>> begin Available records

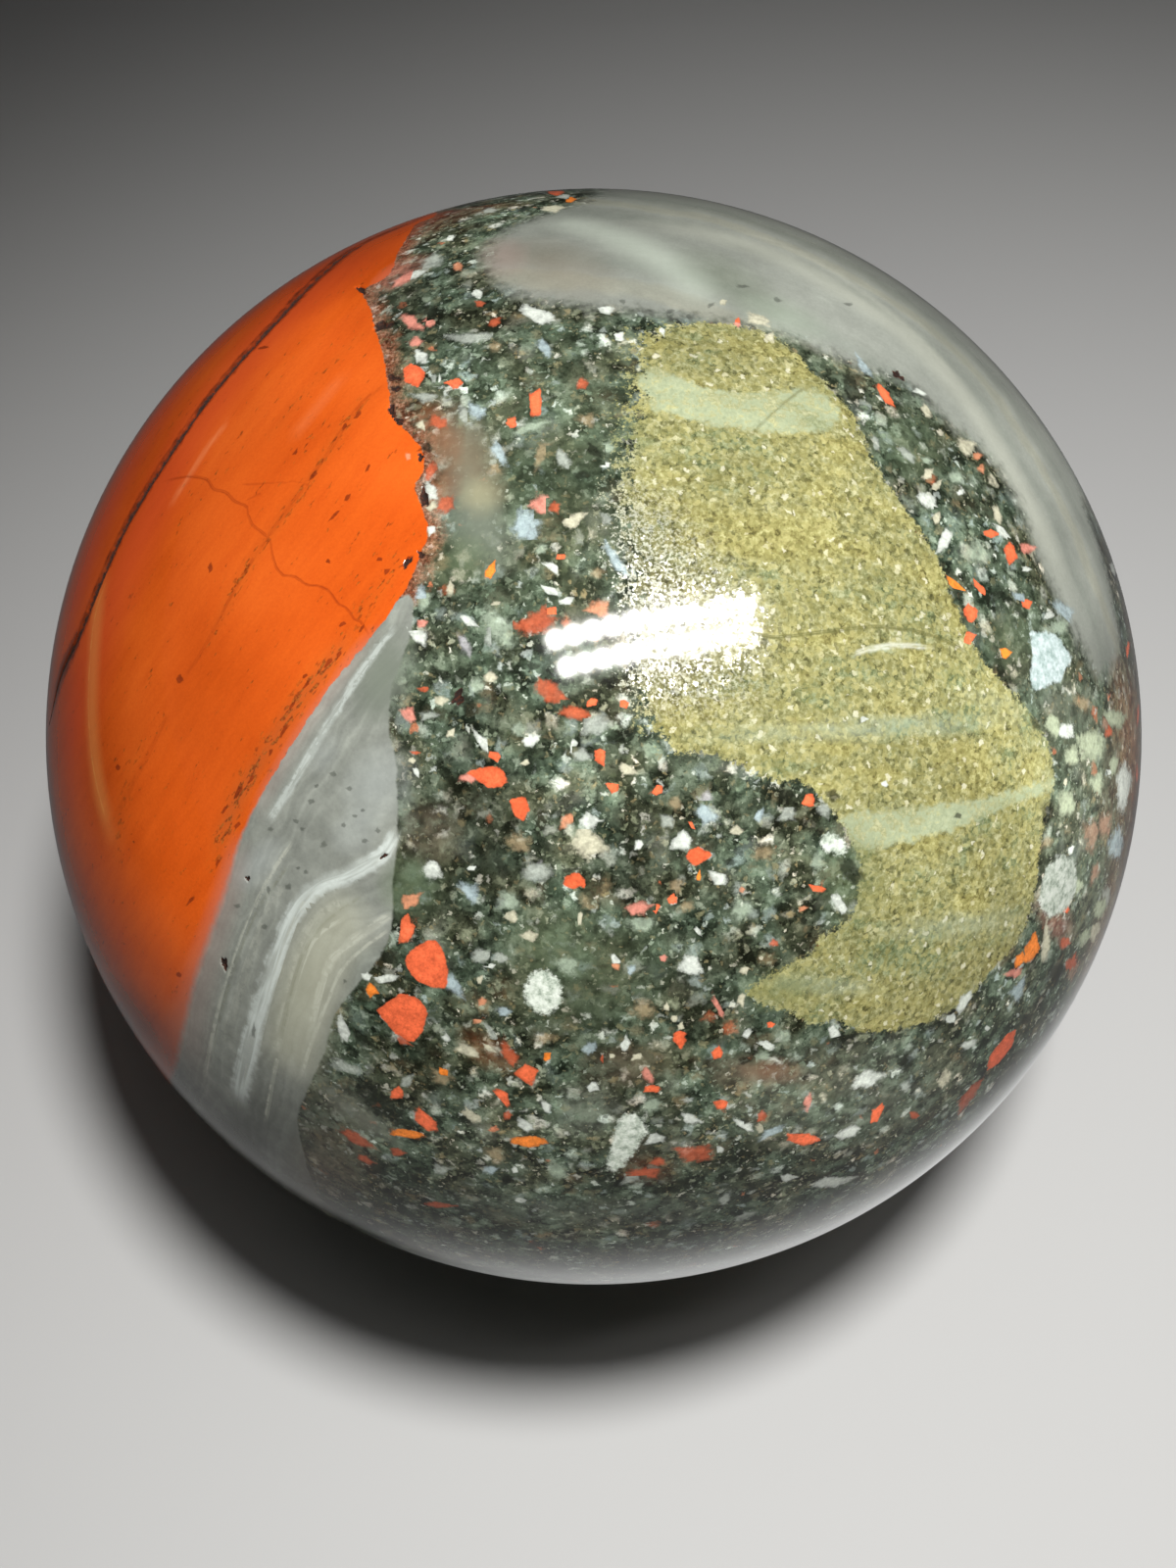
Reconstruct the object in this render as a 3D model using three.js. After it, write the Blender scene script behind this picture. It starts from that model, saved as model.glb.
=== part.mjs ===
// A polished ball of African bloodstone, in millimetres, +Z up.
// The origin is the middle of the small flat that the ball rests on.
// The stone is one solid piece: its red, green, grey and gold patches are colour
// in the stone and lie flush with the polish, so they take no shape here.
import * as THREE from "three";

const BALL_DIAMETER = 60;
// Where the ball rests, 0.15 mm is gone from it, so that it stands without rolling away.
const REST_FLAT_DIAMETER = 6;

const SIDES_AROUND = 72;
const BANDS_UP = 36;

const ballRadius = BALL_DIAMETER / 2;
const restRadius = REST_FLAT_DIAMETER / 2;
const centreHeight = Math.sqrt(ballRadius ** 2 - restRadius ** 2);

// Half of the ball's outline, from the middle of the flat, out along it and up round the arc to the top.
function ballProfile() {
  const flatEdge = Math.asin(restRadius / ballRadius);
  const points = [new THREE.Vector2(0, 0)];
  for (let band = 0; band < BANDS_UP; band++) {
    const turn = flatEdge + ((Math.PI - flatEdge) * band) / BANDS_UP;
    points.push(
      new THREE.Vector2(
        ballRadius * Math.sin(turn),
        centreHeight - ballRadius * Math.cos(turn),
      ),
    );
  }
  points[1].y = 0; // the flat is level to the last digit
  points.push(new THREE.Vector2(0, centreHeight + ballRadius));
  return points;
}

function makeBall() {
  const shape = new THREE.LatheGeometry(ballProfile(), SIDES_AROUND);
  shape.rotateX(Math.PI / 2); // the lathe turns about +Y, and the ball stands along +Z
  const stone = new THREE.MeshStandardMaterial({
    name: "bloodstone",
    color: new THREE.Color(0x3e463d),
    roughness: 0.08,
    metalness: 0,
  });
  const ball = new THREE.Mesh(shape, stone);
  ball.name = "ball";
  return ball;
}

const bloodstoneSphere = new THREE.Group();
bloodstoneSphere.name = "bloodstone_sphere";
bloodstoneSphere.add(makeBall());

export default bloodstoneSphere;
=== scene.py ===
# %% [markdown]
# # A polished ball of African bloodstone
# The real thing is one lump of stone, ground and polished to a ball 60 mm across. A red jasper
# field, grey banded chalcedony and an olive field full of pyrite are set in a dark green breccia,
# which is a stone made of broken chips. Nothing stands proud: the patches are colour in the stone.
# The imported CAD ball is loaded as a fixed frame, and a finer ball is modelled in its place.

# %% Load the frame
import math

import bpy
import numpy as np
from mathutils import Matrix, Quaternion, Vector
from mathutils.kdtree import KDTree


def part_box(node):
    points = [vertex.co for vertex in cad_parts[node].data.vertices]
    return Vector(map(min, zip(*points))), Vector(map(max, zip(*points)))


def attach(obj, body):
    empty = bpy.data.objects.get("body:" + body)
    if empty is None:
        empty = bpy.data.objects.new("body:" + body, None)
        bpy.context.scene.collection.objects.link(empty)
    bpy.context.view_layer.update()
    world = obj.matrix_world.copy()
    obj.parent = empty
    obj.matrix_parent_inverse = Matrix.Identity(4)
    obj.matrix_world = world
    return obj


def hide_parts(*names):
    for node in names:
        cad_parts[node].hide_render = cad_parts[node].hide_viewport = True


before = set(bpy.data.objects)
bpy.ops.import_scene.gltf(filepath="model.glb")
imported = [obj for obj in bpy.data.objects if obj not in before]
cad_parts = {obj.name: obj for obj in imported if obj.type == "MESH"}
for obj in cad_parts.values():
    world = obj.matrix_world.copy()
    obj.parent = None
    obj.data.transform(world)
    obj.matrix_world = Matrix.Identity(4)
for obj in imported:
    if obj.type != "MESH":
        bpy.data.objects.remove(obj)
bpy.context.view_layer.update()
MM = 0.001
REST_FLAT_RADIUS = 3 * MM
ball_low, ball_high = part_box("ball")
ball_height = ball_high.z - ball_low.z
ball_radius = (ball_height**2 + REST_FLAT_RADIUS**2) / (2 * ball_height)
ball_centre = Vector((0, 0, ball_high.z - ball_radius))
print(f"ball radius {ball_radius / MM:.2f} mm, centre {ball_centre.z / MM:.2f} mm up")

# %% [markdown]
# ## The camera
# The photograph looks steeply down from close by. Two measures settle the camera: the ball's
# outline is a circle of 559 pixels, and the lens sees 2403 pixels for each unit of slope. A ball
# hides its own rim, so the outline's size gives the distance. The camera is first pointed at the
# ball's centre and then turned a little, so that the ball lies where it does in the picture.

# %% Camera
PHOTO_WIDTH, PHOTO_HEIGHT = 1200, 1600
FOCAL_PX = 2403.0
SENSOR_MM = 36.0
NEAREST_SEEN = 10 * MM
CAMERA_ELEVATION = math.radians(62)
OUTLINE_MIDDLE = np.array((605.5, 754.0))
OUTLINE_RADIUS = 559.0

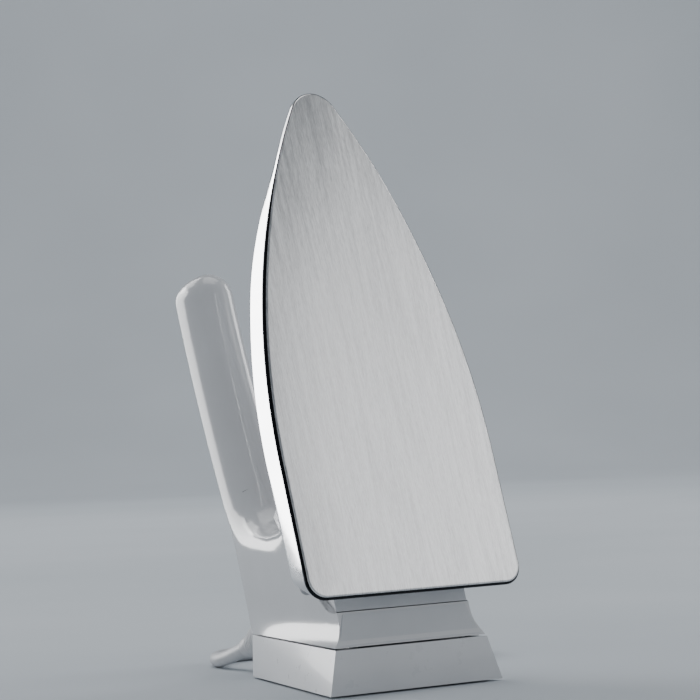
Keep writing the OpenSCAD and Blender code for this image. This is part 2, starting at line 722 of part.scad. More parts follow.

>> end Available records

● **Problem requirements**
Nothing should be left out: return all of the records exactly.

● **The answer**
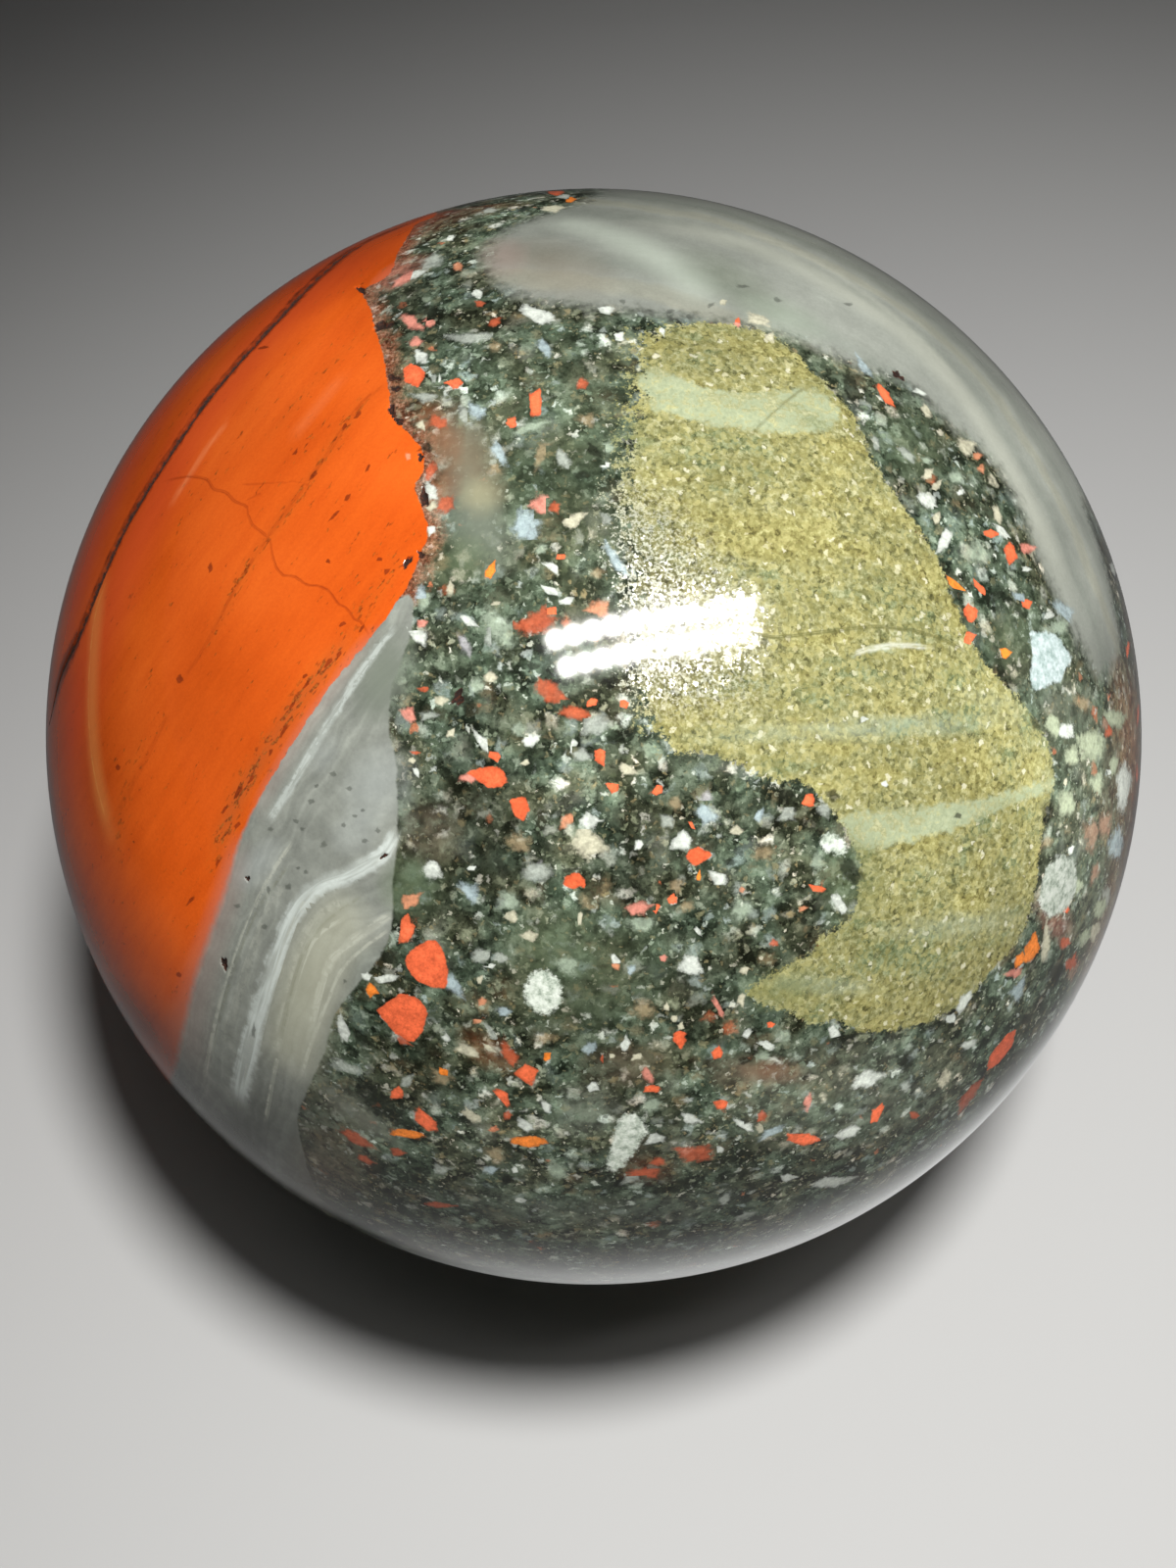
Reconstruct the object in this render as a 3D model using three.js. After it, write the Blender scene script behind this picture. It starts from that model, saved as model.glb.
=== part.mjs ===
// A polished ball of African bloodstone, in millimetres, +Z up.
// The origin is the middle of the small flat that the ball rests on.
// The stone is one solid piece: its red, green, grey and gold patches are colour
// in the stone and lie flush with the polish, so they take no shape here.
import * as THREE from "three";

const BALL_DIAMETER = 60;
// Where the ball rests, 0.15 mm is gone from it, so that it stands without rolling away.
const REST_FLAT_DIAMETER = 6;

const SIDES_AROUND = 72;
const BANDS_UP = 36;

const ballRadius = BALL_DIAMETER / 2;
const restRadius = REST_FLAT_DIAMETER / 2;
const centreHeight = Math.sqrt(ballRadius ** 2 - restRadius ** 2);

// Half of the ball's outline, from the middle of the flat, out along it and up round the arc to the top.
function ballProfile() {
  const flatEdge = Math.asin(restRadius / ballRadius);
  const points = [new THREE.Vector2(0, 0)];
  for (let band = 0; band < BANDS_UP; band++) {
    const turn = flatEdge + ((Math.PI - flatEdge) * band) / BANDS_UP;
    points.push(
      new THREE.Vector2(
        ballRadius * Math.sin(turn),
        centreHeight - ballRadius * Math.cos(turn),
      ),
    );
  }
  points[1].y = 0; // the flat is level to the last digit
  points.push(new THREE.Vector2(0, centreHeight + ballRadius));
  return points;
}

function makeBall() {
  const shape = new THREE.LatheGeometry(ballProfile(), SIDES_AROUND);
  shape.rotateX(Math.PI / 2); // the lathe turns about +Y, and the ball stands along +Z
  const stone = new THREE.MeshStandardMaterial({
    name: "bloodstone",
    color: new THREE.Color(0x3e463d),
    roughness: 0.08,
    metalness: 0,
  });
  const ball = new THREE.Mesh(shape, stone);
  ball.name = "ball";
  return ball;
}

const bloodstoneSphere = new THREE.Group();
bloodstoneSphere.name = "bloodstone_sphere";
bloodstoneSphere.add(makeBall());

export default bloodstoneSphere;
=== scene.py ===
# %% [markdown]
# # A polished ball of African bloodstone
# The real thing is one lump of stone, ground and polished to a ball 60 mm across. A red jasper
# field, grey banded chalcedony and an olive field full of pyrite are set in a dark green breccia,
# which is a stone made of broken chips. Nothing stands proud: the patches are colour in the stone.
# The imported CAD ball is loaded as a fixed frame, and a finer ball is modelled in its place.

# %% Load the frame
import math

import bpy
import numpy as np
from mathutils import Matrix, Quaternion, Vector
from mathutils.kdtree import KDTree


def part_box(node):
    points = [vertex.co for vertex in cad_parts[node].data.vertices]
    return Vector(map(min, zip(*points))), Vector(map(max, zip(*points)))


def attach(obj, body):
    empty = bpy.data.objects.get("body:" + body)
    if empty is None:
        empty = bpy.data.objects.new("body:" + body, None)
        bpy.context.scene.collection.objects.link(empty)
    bpy.context.view_layer.update()
    world = obj.matrix_world.copy()
    obj.parent = empty
    obj.matrix_parent_inverse = Matrix.Identity(4)
    obj.matrix_world = world
    return obj


def hide_parts(*names):
    for node in names:
        cad_parts[node].hide_render = cad_parts[node].hide_viewport = True


before = set(bpy.data.objects)
bpy.ops.import_scene.gltf(filepath="model.glb")
imported = [obj for obj in bpy.data.objects if obj not in before]
cad_parts = {obj.name: obj for obj in imported if obj.type == "MESH"}
for obj in cad_parts.values():
    world = obj.matrix_world.copy()
    obj.parent = None
    obj.data.transform(world)
    obj.matrix_world = Matrix.Identity(4)
for obj in imported:
    if obj.type != "MESH":
        bpy.data.objects.remove(obj)
bpy.context.view_layer.update()
MM = 0.001
REST_FLAT_RADIUS = 3 * MM
ball_low, ball_high = part_box("ball")
ball_height = ball_high.z - ball_low.z
ball_radius = (ball_height**2 + REST_FLAT_RADIUS**2) / (2 * ball_height)
ball_centre = Vector((0, 0, ball_high.z - ball_radius))
print(f"ball radius {ball_radius / MM:.2f} mm, centre {ball_centre.z / MM:.2f} mm up")

# %% [markdown]
# ## The camera
# The photograph looks steeply down from close by. Two measures settle the camera: the ball's
# outline is a circle of 559 pixels, and the lens sees 2403 pixels for each unit of slope. A ball
# hides its own rim, so the outline's size gives the distance. The camera is first pointed at the
# ball's centre and then turned a little, so that the ball lies where it does in the picture.

# %% Camera
PHOTO_WIDTH, PHOTO_HEIGHT = 1200, 1600
FOCAL_PX = 2403.0
SENSOR_MM = 36.0
NEAREST_SEEN = 10 * MM
CAMERA_ELEVATION = math.radians(62)
OUTLINE_MIDDLE = np.array((605.5, 754.0))
OUTLINE_RADIUS = 559.0

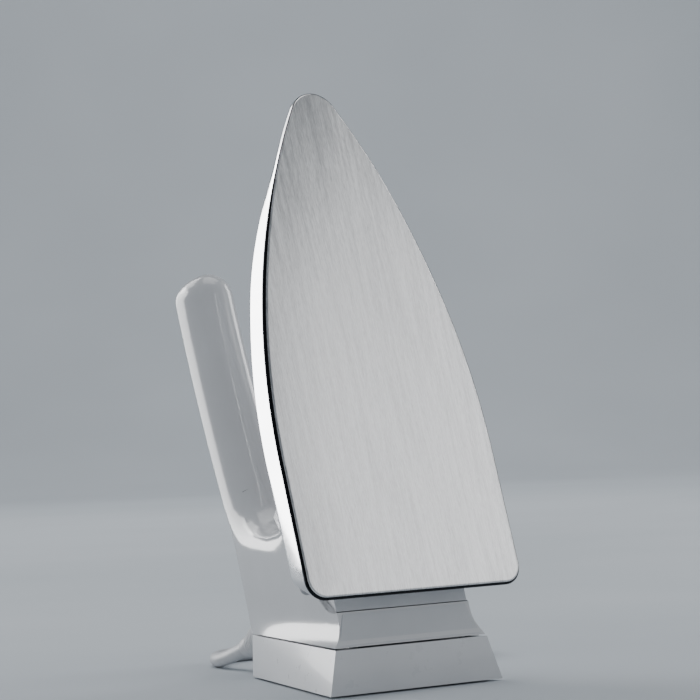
Keep writing the OpenSCAD and Blender code for this image. This is part 2, starting at line 722 of part.scad. More parts follow.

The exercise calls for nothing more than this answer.